On Tue, Jun 13, 2017 at 5:44 PM, Charles Mills <charl...@mcn.org> wrote:

> As a user of the word, you really, really want to think about upward
> compatibility. Don't store the address of your product's anchor table
> there. Assume you will someday have multiple products. You would want to
> store the address of a vector of anchor table addresses. Think about upward
> compatibility for the layout. Include a length and a version number in your
> vector. Clear everything unused to zero. Think about how your products will
> cooperate if product A starts up first; or if product B starts up first.
>
> Think about how your customer will recover without an IPL if the tables
> become corrupted.
>
> Charles
>

​Hum, I'm likely missing something, but my thought is to just use a global
NAME/TOKEN pair​. Of course, I don't know the relative CPU efficiency of
using that versus "chain chasing" from the CVT. If necessary, the NAME
portion could be an initialization parameter just in case some other
"product" used the same one.

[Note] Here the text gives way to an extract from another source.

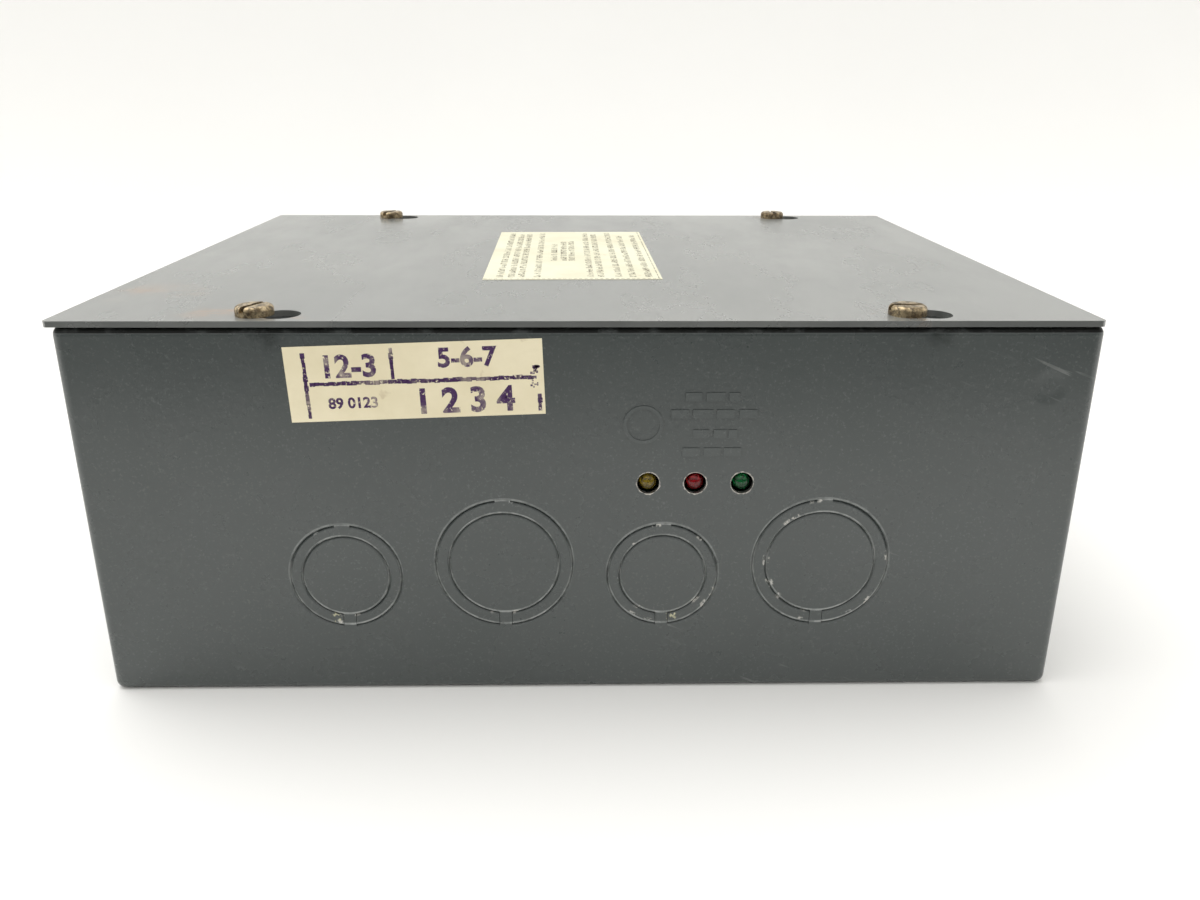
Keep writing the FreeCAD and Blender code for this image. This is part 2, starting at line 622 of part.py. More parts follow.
def board_parts():
    film_caps, resistors, leads = [], [], []
    for index in (-0.5, 0.5):
        at = ("film_cap_x", f"film_cap_y + ({index}) * film_cap_pitch", BOARD_TOP)
        case = padded("XY_Plane", rectangle("film_cap_length", "film_cap_width"), "film_cap_height", at)
        film_caps.append(rounded(case, "case_round", upright_edge))
    node("film_capacitors", group(*film_caps))
    rim = "can_width / 2 - can_rim"
    can = turned([("0", "0"), ("can_width / 2", "0"), ("can_width / 2", "can_height"), (rim, "can_height"),
                  (rim, "can_height - can_dip"), ("0", "can_height - can_dip")],
                 ("can_x", "can_y", BOARD_TOP))
    node("electrolytic_capacitor", can)
    relay = padded("XY_Plane", rectangle("relay_length", "relay_width"), "relay_height",
                   ("relay_x", "relay_y", BOARD_TOP))
    node("relay_case", rounded(relay, "relay_round", upright_edge))
    bridge = padded("XY_Plane", rectangle("bridge_side", "bridge_side"), "bridge_height",
                    ("bridge_x", "bridge_y", BOARD_TOP))
    vent = rod("bridge_hole", "bridge_height * 3", ("bridge_x", "bridge_y", BOARD_TOP))
    node("bridge_rectifier", cut(rounded(bridge, "bridge_round", upright_edge), vent))
    for index in range(int(size("resistor_count"))):
        y = f"resistor_y + {index} * resistor_pitch"
        at = ("resistor_x", y, f"{BOARD_TOP} + resistor_lift")
        body = padded("XY_Plane", rectangle("resistor_length", "resistor_width"), "resistor_width", at)
        resistors.append(rounded(body, "case_round", upright_edge))
        for side in (-1, 1):
            x = f"resistor_x + {side} * (resistor_length / 2 - resistor_inset)"
            leads.append(rod("disc_lead", "resistor_lift", (x, y, BOARD_TOP)))
    node("power_resistors", group(*resistors))
    return leads


def choke():
    """A ring core lying on the board with two half windings of round wire."""
    up = f"{BOARD_TOP} + ring_thick + coil_wire"
    core = bind(doc.addObject("Part::Torus", "core"), Radius1="ring_radius", Radius2="ring_thick")
    node("choke_core", place(core, ("ring_x", "ring_y", up)))
    turns = []
    count = int(size("coil_turns"))
    for half in (0, 180):
        for index in range(count):
            angle = half + (index / (count - 1) - 0.5) * size("coil_spread")
            across_x, across_y = math.cos(math.radians(angle)), math.sin(math.radians(angle))
            ring = bind(doc.addObject("Part::Torus", "loop"), Radius2="coil_wire / 2",
                        Radius1="ring_thick + coil_wire / 2 + coil_play")
            stand = FreeCAD.Rotation(Z, angle).multiply(FreeCAD.Rotation(X, 90))
            turns.append(place(ring, (f"ring_x + ({across_x:.6f}) * ring_radius",
                                      f"ring_y + ({across_y:.6f}) * ring_radius", up), stand))
    node("choke_winding", group(*turns))


def lamp_wiring():
    """A four-pin header on the board and the four leads that come down to it from the lights."""
    y = f"{BOARD_FRONT} + header_edge"
    at = ("header_x", y, BOARD_TOP)
    node("wire_header", block("header_width", "header_depth", "header_height", at))
    middle = size("board_y") - size("board_depth") / 2 + size("header_edge")
    floor = size("sheet") + size("post_height") + size("board_thick") + size("header_height")
    face = (-size("box_depth") / 2 + size("lamp_length") + size("lamp_lead") + size("board_thick"))
    high = size("lamp_z") - 4
    wires = []
    for index in (-1.5, -0.5, 0.5, 1.5):
        x = size("header_x") + index * size("header_pitch")
        bow = 1.5 * index
        wires.append(tube([(x, face, high), (x, face + 9, high), (x + bow, face + 21, high + 1),
                           (x + bow, middle - 8, high - 4), (x, middle, high - 16),
                           (x, middle, floor)], size("lead_wire")))
    node("led_wires", group(*wires))


def earth_bond():
    """A lug screwed to the floor of the box and the earth wire that loops over to the board."""
    foot_y, barrel_y = "lug_y - lug_foot / 2", "lug_y + lug_barrel / 2"
    body = padded("YZ_Plane", [("-lug_foot", "0"), ("lug_barrel", "0"), ("lug_barrel", "lug_height"),
                               ("0", "lug_height"), ("0", "lug_plate"), ("-lug_foot", "lug_plate")],
                  "lug_width", ("lug_x - lug_width / 2", "lug_y", "sheet"))
    bore = rod("lug_bore", "lug_barrel", ("lug_x", "lug_y", "sheet + lug_height / 2"), TO_BACK)
    foot_hole = rod("lug_screw", "3 * lug_plate", ("lug_x", foot_y, "sheet - lug_plate"))
    clamp_hole = rod("clamp_width", "lug_height", ("lug_x", barrel_y, "sheet + lug_height / 2"))
    node("ground_lug", cut(body, bore, foot_hole, clamp_hole))
    radius = "lug_screw / 2 - running_gap"
    foot_screw = turned([("0", "-lug_plate - sheet"), (radius, "-lug_plate - sheet"), (radius, "0"),
                         ("lug_head / 2", "0"), ("lug_head / 2", "lug_head_height"),
                         ("0", "lug_head_height")], ("lug_x", foot_y, "sheet + lug_plate"))
    clamp_from = "sheet + lug_height / 2 + earth_wire / 2"
    clamp = rod("clamp_width - 2 * running_gap", f"sheet + lug_height + clamp_proud - ({clamp_from})",
                ("lug_x", barrel_y, clamp_from))
    node("ground_screws", group(rounded(foot_screw, "lug_head_height / 3", top_rim), clamp))
    x, y = size("lug_x"), size("lug_y")
    up = size("sheet") + size("lug_height") / 2
    pad_x, top = size("earth_pad_x"), size("sheet") + size("post_height") + size("board_thick")
    node("ground_wire", tube([(x, y + 1, up), (x, y + 28, up), (x + 6, y + 46, up + 10),
                              (x + 19, y + 50, up + 25), (pad_x - 1, y + 38, up + 33),
                              (pad_x, y + 25, up + 25), (pad_x, y + 25, top)], size("earth_wire")))


def build():
    holes = knockouts()
    enclosure_tray(holes)
    cover_plate()
    for (name, side_x, side_y), turn in zip(CORNERS, (66, 4, 62, 96)):
        cover_screw(name, side_x, side_y, turn)
    labels()
    for index, colour in enumerate(("amber", "red", "green"), -1):
        indicator(colour, index)
    lamp_leads()
    lamp_board()
    main_board()
    terminal_block()
    leads = varistors()
    fuses()
    leads += board_parts()
    node("component_leads", group(*leads))
    choke()
    lamp_wiring()
    earth_bond()


def check_and_write():
    doc.recompute()
    for item in doc.Objects:
        if "Invalid" in item.State or "Error" in item.State:
            raise RuntimeError(f"{item.Name} failed: {item.State}")
    os.makedirs("parts", exist_ok=True)
    for label, item in nodes.items():
        shape = item.Shape
        if shape.isNull() or not shape.isValid() or not shape.Solids:
            raise RuntimeError(f"{label} has no valid solid")
        shape.exportStep(f"parts/{label}.step")
        print(f"{label:26s} {len(shape.Solids):3d} solids {shape.Volume:12.2f} mm3")
    print(len(nodes), "nodes")


build()
check_and_write()
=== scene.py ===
# Hard-wired surge protector in a grey screw-cover steel box, lying on a pale sweep
import bpy
import bmesh
import math
import random
from mathutils import Euler, Matrix, Vector


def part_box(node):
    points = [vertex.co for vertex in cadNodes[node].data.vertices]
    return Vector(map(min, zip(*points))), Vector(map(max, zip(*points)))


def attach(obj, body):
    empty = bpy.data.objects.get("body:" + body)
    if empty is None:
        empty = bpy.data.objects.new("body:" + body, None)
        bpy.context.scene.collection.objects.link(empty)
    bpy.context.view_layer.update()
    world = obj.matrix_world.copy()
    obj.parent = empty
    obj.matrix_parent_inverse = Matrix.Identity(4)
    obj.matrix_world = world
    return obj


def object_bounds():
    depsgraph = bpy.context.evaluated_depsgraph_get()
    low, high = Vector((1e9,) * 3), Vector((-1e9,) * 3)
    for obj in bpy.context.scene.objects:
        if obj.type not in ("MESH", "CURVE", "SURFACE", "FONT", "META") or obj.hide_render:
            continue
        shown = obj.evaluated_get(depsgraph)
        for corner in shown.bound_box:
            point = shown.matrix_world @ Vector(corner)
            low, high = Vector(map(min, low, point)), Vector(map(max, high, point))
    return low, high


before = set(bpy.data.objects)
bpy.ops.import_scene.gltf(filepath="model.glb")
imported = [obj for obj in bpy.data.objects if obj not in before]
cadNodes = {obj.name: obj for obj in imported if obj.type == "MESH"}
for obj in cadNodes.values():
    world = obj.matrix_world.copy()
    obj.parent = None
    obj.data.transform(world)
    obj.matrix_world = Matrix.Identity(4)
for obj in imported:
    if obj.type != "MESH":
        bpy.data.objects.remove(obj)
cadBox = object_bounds()
mm = 0.001
print("frame loaded with", len(cadNodes), "nodes")


def middleOf(node):
    low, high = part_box(node)
    return (Vector(low) + Vector(high)) / 2


def lowOf(node):
    return Vector(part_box(node)[0])


def highOf(node):
    return Vector(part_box(node)[1])


# material helpers: each returns a socket that the next one can take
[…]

It could be set via a configuration CSECT,
which is compiled into the execution library & LOADed. Or specified in the
PARM= on the EXEC. Or even in a DSN specified using a DD. For the truly
weird, make the "configuration repository" a "hard coded" UNIX file name
such as /etc/<product>.conf where <product> depends on what you call your
product (e.g. /etc/sdsf.conf for the SDSF parameters).


-- 
Veni, Vidi, VISA: I came, I saw, I did a little shopping.